C’è una frase celebre sul lavoro di un celebre scrittore che dice più o meno : “Amo il lavoro, starei delle ore a vedere la gente lavorare”. E c’è un’altra frase tristemente celebre che dice : “Il lavoro
rende liberi”. Io non lavoro, quindi non sono libero. Ed è bellissimo. Mi alzo quando voglio, non ho appuntamenti, non so che cosa sia un business plan, non ho moglie e nemmeno figli.
Sono in pratica uno schiavo, schiavo di me stesso. Ed è meraviglioso. Arriva un bonifico da mamma ogni mese, ed è tutto. Non ho sensi di colpa perché sono una brava persona, gentile con
tutti, mentre le persone che lavorano sono spesso nervose e scorbutiche.

Io sorrido a tutti, soprattutto agli sconosciuti. Ho sempre avuto una naturale diffidenza verso tutto ciò che è faticoso, sono un illuminista che detesta ogni forma di tortura, e il lavoro per me è una forma di tortura, forse è per questo che nella mia attività di film maker indipendente mi riesce così bene raccontare il lavoro. Un mio progetto filmico è quello di raccontare tutti i lavori presenti nella società, non riuscirò mai a completarlo ma sono sul sentiero e farò quello che potrò. Nell’ottica di questo mio progetto ho fatto due videoritratti a un mio amico edicolante, lui arriva a lavorare anche 21 ore al giorno, abbiamo due vite diametralmente opposte ed è questo che ci rende così vicini.

Una volta sono stato anche suo dipendente, mi chiese di aiutarlo nell’apertura dell’edicola per alcuni mesi; se ben ricordo furono 4 mesi di levataccia alle 4.30 del mattino, alle 10.30 avevo già finito di lavorare, mi sentivo bene, in pace con tutti, tornando a casa avrei voluto abbracciare tutti i lavoratori che incontravo sul mio cammino, ma ero sereno perché sapevo che era un impegno a termine, per me era una sorta di vacanza di lavoro, non dal lavoro. Il mio amico invece ha ereditato l’edicola da suo padre e fa questa vita senza soluzione di continuità.
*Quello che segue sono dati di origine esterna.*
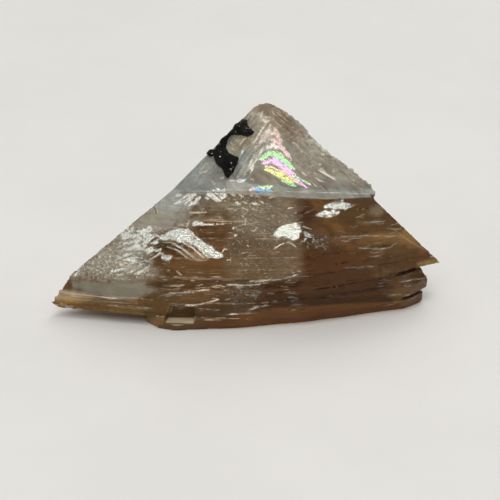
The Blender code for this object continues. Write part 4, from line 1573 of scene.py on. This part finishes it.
@dataclass
class Studio:
    """The floor, the soft light and the camera. Lengths are in metres, but the lens is in millimetres."""

    aim: Triple = (0.5 * MM, 0.0, 8.1 * MM)
    distance: float = 0.6
    lens: float = 304.6
    floor_side: float = 6.0
    floor_dull: Colour = linear(219, 216, 210)
    floor_pale: Colour = linear(224, 221, 216)
    floor_rough: float = 0.65
    horizon: float = 0.2
    lean: float = 0.75
    sky: float = 0.6
    sky_tint: Colour = (0.98, 1.0, 1.02)
    sky_start: float = 0.8
    lamps: tuple[Lamp, ...] = (
        Lamp("key", (0.25, 0.5, 0.75), 0.6, 2.2, (1.0, 0.98, 0.95)),
        Lamp("front_fill", (-0.12, -0.75, 0.9), 0.6, 4.0),
        Lamp("top", (0.0, -0.1, 0.9), 0.4, 1.6),
    )

    def build(self) -> None:
        """Makes the whole studio."""
        self.floor()
        for lamp in self.lamps:
            self.light(lamp)
        self.world()
        self.camera()
        bpy.context.scene.view_settings.view_transform = "Standard"

    def floor(self) -> None:
        """Lays the pale floor."""
        made = bmesh.new()
        bmesh.ops.create_grid(made, x_segments=8, y_segments=8, size=self.floor_side / 2)
        floor = placed("floor", mesh_of(made, "floor"))
        graph = Graph("pale_floor")
        shade = graph.remap(graph.noise((0.02, 0.02, 0.02), 4.0), 0.3, 0.7, 0.0, 1.0)
        graph.feed("Base Color", graph.mix(shade, (*self.floor_dull, 1), (*self.floor_pale, 1)))
        graph.shader.inputs["Roughness"].default_value = self.floor_rough
        floor.data.materials.append(graph.material)

    def light(self, lamp: Lamp) -> None:
        """Hangs one lamp.

        Args:
            lamp: the lamp.
        """
        data = bpy.data.lights.new(lamp.name, "AREA")
        data.shape = "SQUARE"
        data.size = lamp.size
        data.energy = lamp.power
        data.color = lamp.tint
        made = placed(lamp.name, data)
        made.location = lamp.place
        made.rotation_euler = (Vector(self.aim) - Vector(lamp.place)).to_track_quat("-Z", "Y").to_euler()

    def world(self) -> None:
        """Surrounds the crystal with light that is bright overhead and behind, and dark low in front."""
        world = bpy.data.worlds.new("studio")
        world.use_nodes = True
        tree = world.node_tree
        place = tree.nodes.new("ShaderNodeTexCoord")
        split = tree.nodes.new("ShaderNodeSeparateXYZ")
        lean = tree.nodes.new("ShaderNodeMath")
        lean.operation = "MULTIPLY_ADD"
        lean.inputs[1].default_value = self.lean
        bands = tree.nodes.new("ShaderNodeValToRGB")
        tree.links.new(place.outputs["Generated"], split.inputs[0])
        tree.links.new(split.outputs["Y"], lean.inputs[0])
        tree.links.new(split.outputs["Z"], lean.inputs[2])
        tree.links.new(lean.outputs[0], bands.inputs["Fac"])
        tree.links.new(bands.outputs["Color"], tree.nodes["Background"].inputs["Color"])
        low, high = bands.color_ramp.elements
        low.color = (self.horizon, self.horizon, self.horizon, 1)
        high.color = (*(self.sky * share for share in self.sky_tint), 1)
        high.position = self.sky_start
        bpy.context.scene.world = world

    def camera(self) -> None:
        """Sets the camera VIEW_TILT above the horizon, in front."""
        data = bpy.data.cameras.new("camera")
        data.lens = self.lens
        made = placed("camera", data)
        back = Vector((0.0, -math.cos(VIEW_TILT), math.sin(VIEW_TILT)))
        made.location = Vector(self.aim) + back * self.distance
        made.rotation_euler = (-back).to_track_quat("-Z", "Y").to_euler()
        bpy.context.scene.camera = made


def main() -> None:
    """Builds the pieces and the studio in order."""
    logging.basicConfig(level=logging.INFO, format="%(message)s")
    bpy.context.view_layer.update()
    for maker in (CrystalSkin(), BlackCrust()):
        piece = maker.build()
        log.info("%s: %d faces", piece.name, len(piece.data.polygons))
    Studio().build()


if __name__ == "__main__":
    main()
Lo vedo come un santo della polvere di piombo, uno stilita dei quotidiani, a volte vorrei che la sua edicola svanisse nel nulla o che volasse in cielo, vorrei che dedicasse il suo tempo all’amore
e al gioco, che tornasse bambino. Poi ci ragiono sopra e mi dico che Stefano (così si chiama il mio amico edicolante) ha fatto una scelta: ciò che hai ereditato dai padri devi riconquistarlo
se vuoi possederlo veramente. Stefano sta facendo questo, sta riconquistando giorno per giorno la sua eredità. La mia stima nei suoi confronti è infinita. Una mattina, l’edicola di via Foppa
a Milano è stata spostata per via dei lavori della nuova linea metropolitana milanese, un breve tragitto di alcune centinaia di metri per approdare all’interno del Parco Solari, quando ho filmato
l’edicola issarsi al cielo, tirata dalle funi, per un attimo ho sognato che quella gabbia di giornali volasse via e lasciasse per sempre libero il mio amico, ancora non mi rassegno all’idea che
Stefano debba invecchiare tra una pila di quotidiani e l’altra, ma così sento di mancargli di rispetto, anche se è una mancanza di rispetto dettata dal bene che gli voglio.
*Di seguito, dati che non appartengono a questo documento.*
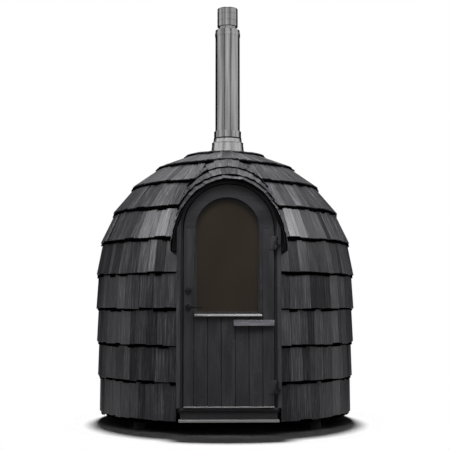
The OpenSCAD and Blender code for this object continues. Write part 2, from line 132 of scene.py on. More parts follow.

Stefano è un edicolante, fa il suo lavoro al meglio, e devo rispettare questa sua scelta. So che è un lavoro durissimo, quasi spietato, non so quanta vita abbiano ancora le edicole in questo mondo in via di trasformazione, ma so una cosa: l’edicola di Stefano è un punto di riferimento, se dovesse mancare mi sentirei perso. Ogni tanto quando finiamo di cenare con i miei amici ci facciamo
una passeggiata notturna al parco e lo andiamo a trovare, non è inusuale trovarlo ancora al lavoro anche alle dieci e mezza di sera, ogni volta vorrei abbracciarlo e dirgli grazie, grazie
per questa lezione di abnegazione, di dedizione folle a un lavoro. Questo mio piccolo film è il mio ringraziamento. Stefano, amico mio, starei delle ore a vederti lavorare. Domani, quando
tu punterai la sveglia alle 4 del mattino, io sarò nel mondo dei sogni, sognerò di bruciare la tua edicola con una tanica di benzina, e sognerò di ricevere il tuo perdono, un abbraccio.